While he views his group as more research oriented than focused on IT service, he's glad to share or even develop algorithms for Novartis groups besides Cohen's. "I am perfectly happy to have my phone ring," he says, adding that he expects his department to grow 50 percent in the next year or two.


Form to Function
Whatever Reinhardt's group does supports the notion of multidisciplinary drug discovery within Cohen's functional genomics organization. "All the [sciences] are working in parallel to identify and prioritize disease genes," Cohen says.

Looking ahead: Paul Herrling, vice president of Novartis Pharmaceuticals corporate research, predicts that the functional genomics group will produce 30 to 50 high-quality drug targets within the next year.

Once validated, the targets are transferred to disease experts who develop drug compounds and antibodies. Priority areas include targets for osteoarthritis, chronic pain, schizophrenia, Alzheimer's disease, and diabetes. "Biologists, pharmacologists, and medicinal chemists [conduct] high-throughput screening to identify small molecules," Cohen explains. "Then the chemists will work on them."

Four to six years pass before a compound or antibody enters human testing, where it could remain for another three to four years, Herrling says. It takes two more years or so to validate and nominate a target for further investment, although Cohen says her group has already halved that time for Alzheimer's disease.

That easily adds up to 10 years or more to develop a drug. Even so, speeding up the process is not the paramount concern, says Herrling: "The key issue is the quality of the target. What [Cohen] contributes is finding higher-quality targets rather than [discovering them through] serendipity."

Moreover, speed is unpredictable in nominating targets, Herrling says. "There are some genes you find in yeast that you find in humans ... For others, you will have to use the worm." Other genes of interest lacking counterparts in lower organisms require experiments in mice, which could add another couple of years.

Disease genes are often tested in several model organisms at once, Cohen adds. "It's not a linear process," she says. "[Testing sequentially] would take too much time and is the old way to do research. [We have] changed the paradigm in the way we do all research. Whatever we do in a model organism, we will have to do in mammalian systems."

Cohen is more comfortable discussing what her organization does rather than the specific tools used to conduct research. "We look for genes and proteins that are differentially expressed in nondisease tissue," she says. "We want to know what causes the disease, not just the symptoms. For example, are there genes that can induce phenotypes that have the characteristics of arthritis in cartilage cells? This really combines genomics, high-throughput screening, cell biology, and [computational biology]."

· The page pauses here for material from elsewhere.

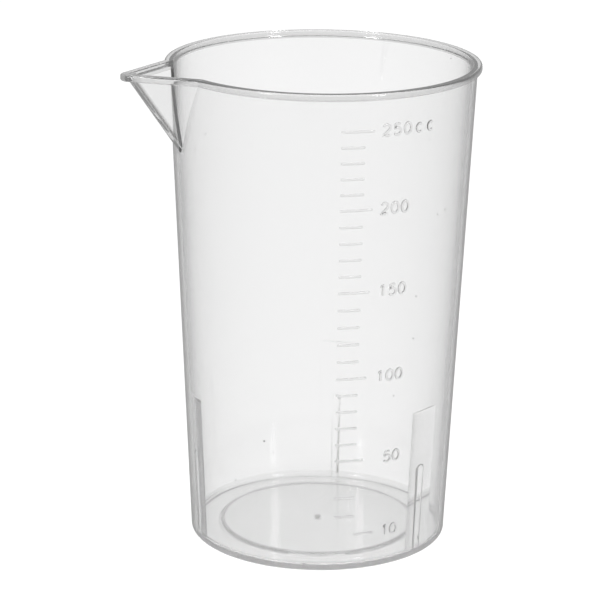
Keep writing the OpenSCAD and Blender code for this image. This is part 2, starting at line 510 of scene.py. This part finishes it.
class Zones:
    """Wires that are 1 on a feature of the cup and 0 elsewhere. The step's fades at its sides."""

    def __init__(self, spot, look):
        wall_face = RIM_RADIUS - (RIM_Z - spot.height) * math.tan(DRAFT)
        self.floor = spot.height < WALL_FOOT_Z
        self.rim = spot.height > BEAD_Z - RIM_MARGIN
        beside_lip = spot.along > -LIP_START * RIM_RADIUS
        self.lip = (1.0 - beside_lip) * (spot.from_axis > wall_face + LIP_STANDOFF)
        self.relief = (
            (spot.from_axis > wall_face + RELIEF_MARGIN) * (1.0 - self.rim) * beside_lip)
        beside_floor = (1.0 - self.floor) * (spot.height < PAD_TOP_Z - STOP_MARGIN)
        self.rib = (spot.from_axis < wall_face - look.rib_depth) * beside_floor
        self.pad = (spot.from_axis < wall_face - look.stop_depth) * beside_floor - self.rib
        self.disc = (spot.from_axis < MIDDLE_RADIUS) * self.floor
        self.gate = (spot.from_axis < GATE_RADIUS) * self.floor
        self.gate_core = (spot.from_axis < GATE_CORE * GATE_RADIUS) * self.floor
        # Band round the floor's middle, for its haze and for the shade painted on it
        from_step = (spot.from_axis - (MIDDLE_RADIUS + STEP_OFFSET)).math("ABSOLUTE")
        self.step = (1.0 - from_step / STEP_HALF_WIDTH).math("MAXIMUM", 0.0) * self.floor


def darkness(graph, spot, zones, look):
    """Dark specks and the gate's middle, and painted shade on the floor's step, ribs and keel."""
    cells = {"Vector": spot.place, "Scale": SPECK_SCALE}
    in_speck = graph.node("ShaderNodeTexVoronoi", inputs=cells, output="Distance") < SPECK_RADIUS
    picked = graph.node("ShaderNodeTexVoronoi", inputs=cells, output="Color") > SPECK_RARITY
    # Painted shade on the side of each rib that turns one way
    rib_flank_shade = zones.rib * (-RIB_CONTRAST * spot.turned).math("MAXIMUM", 0.0)
    # Painted shade in the tight corner inside the keel, on faces that look up
    corner_shade_falloff = (CORNER_FLAT - spot.across / CORNER_WIDTH).math("MAXIMUM", 0.0)
    painted_corner_shade = zones.lip * (1.0 - zones.rim) * corner_shade_falloff.math("MINIMUM", 1.0)
    looks_up = spot.upward > CORNER_RISE
    # Real specks and the gate's middle, then painted shade on the floor's step, the ribs' sides
    # and the keel's corner
    shade = in_speck * picked + zones.gate_core + zones.step * look.step_shade
    shade += rib_flank_shade * look.rib_shade + painted_corner_shade * looks_up * look.keel_shade
    return shade.math("MINIMUM", 1.0)


def haziness(spot, zones, cloud, look):
    """Share of the light that the plastic scatters, seen from outside it and from inside it."""
    grazing = 1.0 / (spot.straight * spot.straight + GRAZING_LIMIT) - GRAZING_OFFSET
    clouded = grazing * look.haze * (CLOUD_LEAST + CLOUD_SWING * cloud)
    from_above = 1.0 - look.up_share * spot.upward.math("MAXIMUM", 0.0)
    outer = (clouded + zones.rim * look.thick_haze) * from_above
    outer += zones.gate * look.gate_haze + zones.step * look.step_haze
    outer += zones.disc * look.disc_haze + zones.relief * look.relief_haze
    slanted = (SLANT_START - spot.straight).math("MAXIMUM", 0.0) * look.pad_haze
    inner = zones.floor * look.floor_haze + zones.pad * slanted + look.wall_haze
    outside_keel = zones.rim.math("MAXIMUM", spot.upward < 0.0)
    keel = zones.lip * (spot.across < KEEL_HALF_WIDTH) * outside_keel * look.keel_haze
    haze = outer * (1.0 - spot.inside) + inner * spot.inside + keel
    return haze.math("MINIMUM", MOST_HAZE)


def clear_polypropylene(look):
    """Clear plastic, faintly milky, with moulding flow lines, a few dark specks and painted shade.
    """
    material = bpy.data.materials.get("clear_polypropylene")
    if material:
        return material
    material = bpy.data.materials.new("clear_polypropylene")
    graph = emptied(material)
    spot = Spot(graph)
    zones = Zones(spot, look)
    drawn_out = graph.node("ShaderNodeMapping", inputs={
        "Vector": spot.place, "Scale": FLOW_STRETCH})
    flow = graph.node("ShaderNodeTexNoise", inputs={
        "Vector": drawn_out, "Scale": FLOW_SCALE, "Detail": FLOW_DETAIL})
    cloud = graph.node("ShaderNodeTexNoise", inputs={
        "Vector": spot.place, "Scale": CLOUD_SCALE, "Detail": CLOUD_DETAIL})
    # Base colour darkened at specks, and by painted shade at the step, the ribs' sides and the
    # keel's corner
    dark = darkness(graph, spot, zones, look)
    colour = graph.node("ShaderNodeMix", {"data_type": "RGBA"}, {
        "Factor": dark, "A": WHITE, "B": SPECK_AND_SHADE_COLOUR}, output="Result")
    unevenness = graph.node("ShaderNodeBump", inputs={
        "Strength": FLOW_STRENGTH, "Distance": FLOW_DEPTH, "Height": flow})
    plastic = graph.node("ShaderNodeBsdfPrincipled", inputs={
        "Base Color": colour, "Roughness": LEAST_ROUGHNESS + CLOUD_ROUGHNESS * cloud,
        "IOR": REFRACTION, "Transmission Weight": 1.0, "Normal": unevenness})
    milk = graph.node("ShaderNodeMixShader", inputs={
        0: spot.inside,
        1: graph.node("ShaderNodeBsdfDiffuse", inputs={"Color": (*look.milk, 1.0)}),
        2: graph.node("ShaderNodeBsdfTranslucent", inputs={"Color": (*look.inner_milk, 1.0)})})
    body = graph.node("ShaderNodeMixShader", inputs={
        0: haziness(spot, zones, cloud, look), 1: plastic, 2: milk})
    shadow = graph.node("ShaderNodeLightPath", output="Is Shadow Ray") * SHADOW_CLEARNESS
    clear = graph.node("ShaderNodeBsdfTransparent")
    lit = graph.node("ShaderNodeMixShader", inputs={0: shadow, 1: body, 2: clear})
    depth = graph.node("ShaderNodeVolumeAbsorption", inputs={
        "Color": (*look.tint, 1.0), "Density": look.density}, output="Volume")
    graph.node("ShaderNodeOutputMaterial", inputs={"Surface": lit, "Volume": depth})
    return material


def ray_kinds(graph):
    """Wires that are 1 for rays from the camera, rays through plastic and mirrored rays."""
    camera, through, glossy = (
        graph.node("ShaderNodeLightPath", output=name)
        for name in ("Is Camera Ray", "Is Transmission Ray", "Is Glossy Ray"))
    return camera, through, glossy * (1.0 - through)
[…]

If any doubts remain about Novartis' commitment to post-genomic science, the new $127- million, 410,000 square-foot Genomics Institute of the Novartis Research Foundation in La Jolla, Calif., where 350 researchers work, should put them to rest. (Cohen won't reveal her budget, but Novartis could spend $250 million this year on Cohen's group and the Institute alone.)

More freewheeling and independent, the Institute is nonetheless on a convergent path with Cohen's genomics group. But that doesn't mean they'll be merged, Herrling says. "Functionally they collaborate, but you have to give scientists autonomy."